Overdetermined Systems We need more constraints (equations) than unknowns. This is why we need at least 8 points for fundamental matrix estimation (8 equations for 9 unknowns, minus the scale ambiguity).

Homogeneous Coordinates Problems involving projective transformations naturally fit the DLT framework because they work with homogeneous coordinates where scale doesn’t matter.

The Limitations: When DLT Falls Short

While DLT is incredibly useful, it’s important to understand its limitations:

Algebraic vs. Geometric Distance

DLT minimizes algebraic error (the residual in our linear equations), not geometric error (actual pixel distances). For the fundamental matrix, DLT minimizes:

\[\sum_{i} ( x_{2i}^T F x_{1i} = 0 )^2\]

This is not the same as minimizing the actual distance from points to their corresponding epipolar lines. For applications requiring high accuracy, DLT solutions are often used as initialization for nonlinear optimization methods.

Sensitivity to Noise

DLT can be sensitive to noise, especially when the design matrix A is poorly conditioned. Preprocessing techniques like point normalization are often essential:


def normalize_points(points):
    """
    Normalize points for better numerical conditioning
    """
    # Translate to centroid
    centroid = np.mean(points, axis=0)
    points_centered = points - centroid

    # Scale so average distance from origin is sqrt(2)
    avg_dist = np.mean(np.linalg.norm(points_centered, axis=1))
    scale = np.sqrt(2) / avg_dist

    # Normalization matrix
    T = np.array([[scale, 0, -scale * centroid[0]],
                  [0, scale, -scale * centroid[1]],
                  [0, 0, 1]])

    # Apply normalization
    points_hom = np.column_stack([points, np.ones(len(points))])
    points_norm = (T @ points_hom.T).T

    return points_norm[:, :2], T
No Outlier Handling

DLT assumes all our data points are good correspondences.
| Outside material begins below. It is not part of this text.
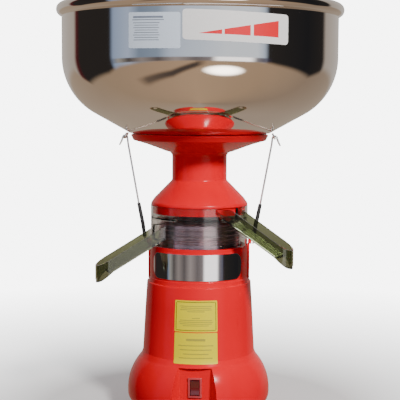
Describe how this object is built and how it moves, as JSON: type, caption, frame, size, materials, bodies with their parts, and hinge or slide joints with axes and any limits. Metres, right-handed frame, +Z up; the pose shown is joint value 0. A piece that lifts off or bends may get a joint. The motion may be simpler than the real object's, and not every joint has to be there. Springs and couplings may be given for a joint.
{
  "type": "cream separator",
  "caption": "Electric table-top cream separator: motor base, disc drum, two clear receivers with spouts, float chamber stand and a round steel milk bowl.",
  "frame": {"origin": "centre of the plane under the four feet, on the drum's axis", "axes": "+Z up along the drum's axis, -Y towards the switch panel and the user, +X towards the cream spout"},
  "size_m": [0.3608, 0.3608, 0.518],
  "materials": {
    "red_plastic": "glossy moulded",
    "black_plastic": "matte moulded",
    "dark_red_plastic": "glossy, slightly translucent",
    "rubber": "matte",
    "chrome_plate": "mirror polished",
    "aluminium": "turned and polished",
    "iron": "pressed laminations",
    "copper": "enamelled copper wire",
    "carbon": "pressed carbon",
    "steel": "polished stainless steel",
    "clear_plastic": "clear moulded, slightly smoky",
    "white_plastic": "satin moulded"
  },
  "bodies": {
    "housing": {"motor_housing": "red_plastic", "base_plate": "black_plastic", "foot_1": "rubber", "foot_2": "rubber", "foot_3": "rubber", "foot_4": "rubber", "switch_frame": "dark_red_plastic", "cable_gland": "black_plastic", "badge_plate": "chrome_plate", "motor_upper_bracket": "aluminium", "motor_lower_bracket": "aluminium", "stator_core": "iron", "field_coil_front": "copper", "field_coil_rear": "copper", "brush_left": "carbon", "brush_right": "carbon", "upper_bearing": "steel", "lower_bearing": "steel", "shaft_seal": "rubber", "rubber_mount_1": "rubber", "rubber_mount_2": "rubber", "rubber_mount_3": "rubber"},
    "rotor": {"rotor_shaft": "steel", "armature_core": "iron", "armature_winding_upper": "copper", "armature_winding_lower": "copper", "commutator": "copper", "cooling_fan": "black_plastic", "drum_base": "aluminium", "drum_seal": "rubber", "drum_cover": "aluminium", "drum_nut": "steel", "disc_carrier": "white_plastic", "disc_01": "steel", "disc_02": "steel", "disc_03": "steel", "disc_04": "steel", "disc_05": "steel", "disc_06": "steel", "disc_07": "steel", "disc_08": "steel", "separating_disc": "steel"},
    "rocker": {"switch_rocker": "dark_red_plastic"},
    "skim_receiver": {"skim_receiver": "clear_plastic"},
    "cream_receiver": {"cream_receiver": "clear_plastic"},
    "float_stand": {"float_stand": "red_plastic", "float_cup": "white_plastic"},
    "float": {"float": "white_plastic"},
    "bowl": {"milk_bowl": "steel", "bowl_outlet": "white_plastic", "outlet_nut": "white_plastic", "latch_eyelet_left": "steel", "latch_eyelet_right": "steel"},
    "tap": {"tap_plug": "white_plastic", "tap_lever": "red_plastic"},
    "latch_left": {"latch_wire_left": "steel", "latch_grip_left": "rubber"},
    "latch_right": {"latch_wire_right": "steel", "latch_grip_right": "rubber"}
  },
  "joints": [
    {"name": "rotor_spin", "type": "hinge", "parent": "housing", "child": "rotor", "pos_m": [0, 0, 0.15], "axis": [0, 0, 1], "continuous": true},
    {"name": "switch_rock", "type": "hinge", "parent": "housing", "child": "rocker", "pos_m": [0, -0.0705, 0.045], "axis": [-1, 0, 0], "range_deg": [0, 14]},
    {"name": "skim_receiver_lift", "type": "slide", "parent": "housing", "child": "skim_receiver", "axis": [0, 0, 1], "range_m": [0, 0.1]},
    {"name": "cream_receiver_lift", "type": "slide", "parent": "skim_receiver", "child": "cream_receiver", "axis": [0, 0, 1], "range_m": [0, 0.06]},
    {"name": "float_stand_lift", "type": "slide", "parent": "cream_receiver", "child": "float_stand", "axis": [0, 0, 1], "range_m": [0, 0.06]},
    {"name": "float_rise", "type": "slide", "parent": "float_stand", "child": "float", "axis": [0, 0, 1], "range_m": [0, 0.007]},
    {"name": "bowl_lift", "type": "slide", "parent": "float_stand", "child": "bowl", "axis": [0, 0, 1], "range_m": [0, 0.025]},
    {"name": "tap_turn", "type": "hinge", "parent": "bowl", "child": "tap", "pos_m": [0, 0, 0.36], "axis": [0, 0, 1], "range_deg": [0, 38]},
    {"name": "latch_left_swing", "type": "hinge", "parent": "bowl", "child": "latch_left", "pos_m": [-0.0955, 0, 0.3505], "axis": [0, 1, 0], "range_deg": [0, 60]},
    {"name": "latch_right_swing", "type": "hinge", "parent": "bowl", "child": "latch_right", "pos_m": [0.0955, 0, 0.3505], "axis": [0, -1, 0], "range_deg": [0, 60]}
  ]
}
In real-world scenarios, we often need to combine DLT with robust estimation techniques like RANSAC:

def ransac_fundamental_matrix(points1, points2, threshold=1.0, max_iterations=1000):
    """
    Robust fundamental matrix estimation using RANSAC + DLT
    """
    best_F = None
    best_inliers = []

    for _ in range(max_iterations):
        # Sample 8 random correspondences
        sample_indices = np.random.choice(len(points1), 8, replace=False)
        sample_points1 = points1[sample_indices]
        sample_points2 = points2[sample_indices]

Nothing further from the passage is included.